Happy discovery of the day #2: the Multnomah County Public Library allows you to request any book or CD in their system from their Web interface, and will have it sent to the branch nearest you when it becomes available. Hello, Hank Williams box.

Lisa requested "green things" for dinner, so I made salad, black Tuscan kale with raisins, and brussels sprouts Cockaigne. Everything locally grown (except for the raisins) & acquired at the co-op grocery down the street, where I ran into Jamie Isenstein from Columbia, who was just in town for a day (and not even staying in that part of town). The "Cockaigne," incidentally, is not a cooking technique ("braised in butter and olive oil"), it just means "a personal favorite of the Rombauer/Becker clan."
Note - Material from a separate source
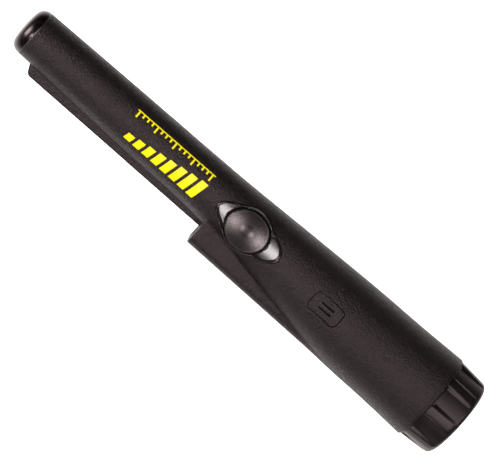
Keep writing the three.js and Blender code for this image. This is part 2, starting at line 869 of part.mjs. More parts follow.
function coilLead(side) {
  const top = formerTop - formerLength - seatGap;
  const x = tubeOffset + side * 5.2;
  const face = boardFront - seatGap - wireRadius;
  return wire([[x, -2.4, top], [x, -2.4, top - 2.5], [tubeOffset + side * 4.4, face - 0.3, boardTop - 1],
    [tubeOffset + side * 4.2, face, boardTop - 3.4]], wireRadius);
}

// ---- the vibration motor ----

function motorBoot() {
  const bottom = motorBottom + 1;
  const inner = motorRadius + seatGap;
  const outer = motorRadius + bootThickness;
  const top = bottom + 8;
  const profile = [[inner, bottom], [outer, bottom], [outer, top], [inner, top], [inner, bottom]];
  return turned(profile, 20, ...motorPlace);
}

function motorCan() {
  const top = motorBottom + motorLength;
  const can = bar(motorRadius, motorBottom, top, 20, ...motorPlace);
  return can.subtract(bar(shaftRadius + fitGap, top - 3, top + 1, 12, ...motorPlace));
}

function motorShaft() {
  const top = motorBottom + motorLength;
  return bar(shaftRadius, top - 2.6, top + 5.8, 12, ...motorPlace);
}

function eccentricWeight() {
  const shape = new THREE.Shape();
  shape.absarc(0, 0, motorRadius - 0.2, 0, Math.PI, false);
  shape.absarc(0, 0, 1.3, Math.PI, 2 * Math.PI, false);
  const bottom = motorBottom + motorLength + 1.2;
  const [x, y] = motorPlace;
  const weight = slab(shape, bottom, bottom + 4, 8).translate([x, y, 0]);
  return weight.subtract(bar(shaftRadius + seatGap, bottom - 1, bottom + 5, 12, x, y));
}

function motorLead(side) {
  const [x, y] = motorPlace;
  const start = [x + side * 1.5, y, motorBottom - seatGap];
  const edge = tubeOffset + side * (spineWidth / 2 + 0.9);
  const landing = [edge, boardBack + seatGap + wireRadius, motorBottom - 1];
  const bend = [x + side * 2.4, y - 0.4, motorBottom - 3];
  return wire([start, bend, [edge, spineBack + 1.6, motorBottom - 4], landing], wireRadius);
}

function batteryLead(side) {
  const x = (side * snapPitch) / 2;
  const face = boardFront - seatGap - wireRadius;
  const start = [x, -4 - seatGap - wireRadius, bulkheadTop + 3];
  const landX = tubeOffset + side * 4.6;
  return wire([start, [x, -4.6, bulkheadTop + 6], [landX, face - 0.9, boardBottom + 0.4],
    [landX, face, boardBottom + 3.2]], wireRadius);
}

function sounderLead(side) {
  const x = portX() + side * 2.2;
  const start = [x, sounderBack - sounderHeight / 2, portHeight + sounderRadius + seatGap];
  const face = boardFront - seatGap - wireRadius;
  const landX = tubeOffset + side * 1.7 - 0.4;
  return wire([start, [x, start[1], start[2] + 2.4], [landX, face - 2.2, boardBottom + 7.4],
    [landX, face, boardBottom + 9.6]], wireRadius);
}

// ---- the assembly ----

const probe = new THREE.Group();

// Adds a named sub-part to the probe.
function piece(name, made, material) {
  const mesh = new THREE.Mesh(surface(made), material);
  mesh.name = name;
  probe.add(mesh);
}

piece("housing", housing(), blackShell);
piece("battery_cap", batteryCap(), blackShell);
piece("cap_o_ring", capRing(), rubber);
piece("battery_pad", batteryPad(), foam);

piece("battery", battery(), sleeve);
piece("battery_snap_positive", snap(-1), nickel);
piece("battery_snap_negative", snap(1), nickel);
piece("contact_positive", contact(-1), nickel);
piece("contact_negative", contact(1), nickel);

piece("chassis", chassis(), nylon);
piece("chassis_screw_left", chassisScrew(-1), steel);
piece("chassis_screw_right", chassisScrew(1), steel);
piece("main_board", mainBoard(), boardGreen);
boardScrewHeights().forEach((height, i) => piece("board_screw_" + (i + 1), boardScrew(height), steel));
piece("processor", chip(0, boardPlace(0.35), 7, 7, 1.2), chipBlack);
piece("amplifier", chip(-4.2, boardPlace(0.76), 4, 5, 1.4), chipBlack);
piece("crystal", chip(3.8, boardPlace(0.76), 3.6, 9, 2.8), steel);
piece("capacitor_supply", capacitor(3.6, buttonHeight - 16, 2.5, 5), sleeve);
piece("capacitor_filter", capacitor(-2.2, buttonHeight - 16.5, 2, 5), sleeve);
piece("push_switch", switchBody(), chipBlack);
piece("push_switch_stem", switchStem(), nylon);

piece("button", button(), blackButton);
piece("button_spring", buttonSpring(), steel);
piece("button_bezel", bezel(), blackGloss);
piece("bezel_gasket", bezelGasket(), rubber);

piece("sounder_grille", sounderGrille(), blackShell);
piece("sounder_mesh", sounderMesh(), foam);
piece("sounder", sounder(), chipBlack);

piece("lamp_lens", lampLens(), clear);
piece("lamp", lamp(), clear);

piece("ferrite_rod", onTubeAxis(ferriteRod()), ferrite);
piece("coil_former", onTubeAxis(coilFormer()), nylon);
piece("receive_winding", onTubeAxis(winding(0)), copper);
piece("transmit_winding", onTubeAxis(winding(1)), copper);
piece("nose_pad", onTubeAxis(nosePad()), foam);

piece("vibration_motor", motorCan(), steel);
piece("motor_boot", motorBoot(), rubber);
piece("motor_shaft", motorShaft(), steel);
piece("eccentric_weight", eccentricWeight(), nickel);

for (const [side, end, colour] of [[-1, "red", redWire], [1, "black", blackWire]]) {
  piece("battery_lead_" + end, batteryLead(side), colour);
  piece("motor_lead_" + end, motorLead(side), colour);
  piece("lamp_lead_" + end, lampLead(side), colour);
  piece("sounder_lead_" + end, sounderLead(side), colour);
}
piece("coil_lead_yellow", coilLead(-1), yellowWire);
piece("coil_lead_black", coilLead(1), blackWire);

export default probe;
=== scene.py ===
# A pinpointer probe, in the order that it is put together. The file works in millimetres and
# Blender in metres; +Z runs along the handle to the nose and the push button faces -Y.
import math

import bmesh
import bpy
import numpy as np
from mathutils import Matrix, Vector


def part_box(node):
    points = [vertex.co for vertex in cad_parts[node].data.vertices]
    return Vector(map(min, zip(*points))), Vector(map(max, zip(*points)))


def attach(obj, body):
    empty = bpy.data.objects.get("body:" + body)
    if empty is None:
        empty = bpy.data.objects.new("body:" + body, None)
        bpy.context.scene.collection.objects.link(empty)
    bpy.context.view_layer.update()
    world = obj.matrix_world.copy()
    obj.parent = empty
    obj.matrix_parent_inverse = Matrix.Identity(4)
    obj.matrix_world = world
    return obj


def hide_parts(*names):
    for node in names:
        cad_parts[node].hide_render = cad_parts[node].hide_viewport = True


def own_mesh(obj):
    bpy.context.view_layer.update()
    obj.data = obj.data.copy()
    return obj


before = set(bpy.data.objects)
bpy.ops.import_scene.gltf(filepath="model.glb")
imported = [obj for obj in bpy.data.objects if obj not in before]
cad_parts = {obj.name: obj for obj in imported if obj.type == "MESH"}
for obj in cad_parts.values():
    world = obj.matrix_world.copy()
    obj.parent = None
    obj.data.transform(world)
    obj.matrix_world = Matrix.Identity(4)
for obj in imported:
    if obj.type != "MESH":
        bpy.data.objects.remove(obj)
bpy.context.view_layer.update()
MM = 0.001
scene = bpy.context.scene


# ---- The camera ----
# A long lens stands a metre and a half off, a little to the right of the button and above
# it, and is rolled so that the probe lies across the picture.
AZIMUTH = math.radians(9.0)
ELEVATION = math.radians(4.4)
ROLL = math.radians(48.3)
CAMERA_DISTANCE = 1.5
LENS = 277.7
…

Professional responsibility tells me I should be trying to listen to a whole lot of things from this year I haven't heard yet before I start doing any kind of annual wrap-up (and in fact I'm going out tomorrow to buy a couple of things as a Chanukah present to myself). Professional responsibility, nonetheless, is getting overridden by the kick-ass mix I got from Gaz in Australia: Laura Lee's "I Need It Just As Bad As You" and Kwest tha Madd Ladd's "101 Things to Do While I'm With Your Girl" are two great ones I didn't know (are infidelity songs automatically good? is there a counterexample?), Son of Bazerk's "Change the Style" and Vivienne Goldman's "Launderette" are two I was especially pleased to hear again. And speaking of the latter, this hits my sweet spot hard.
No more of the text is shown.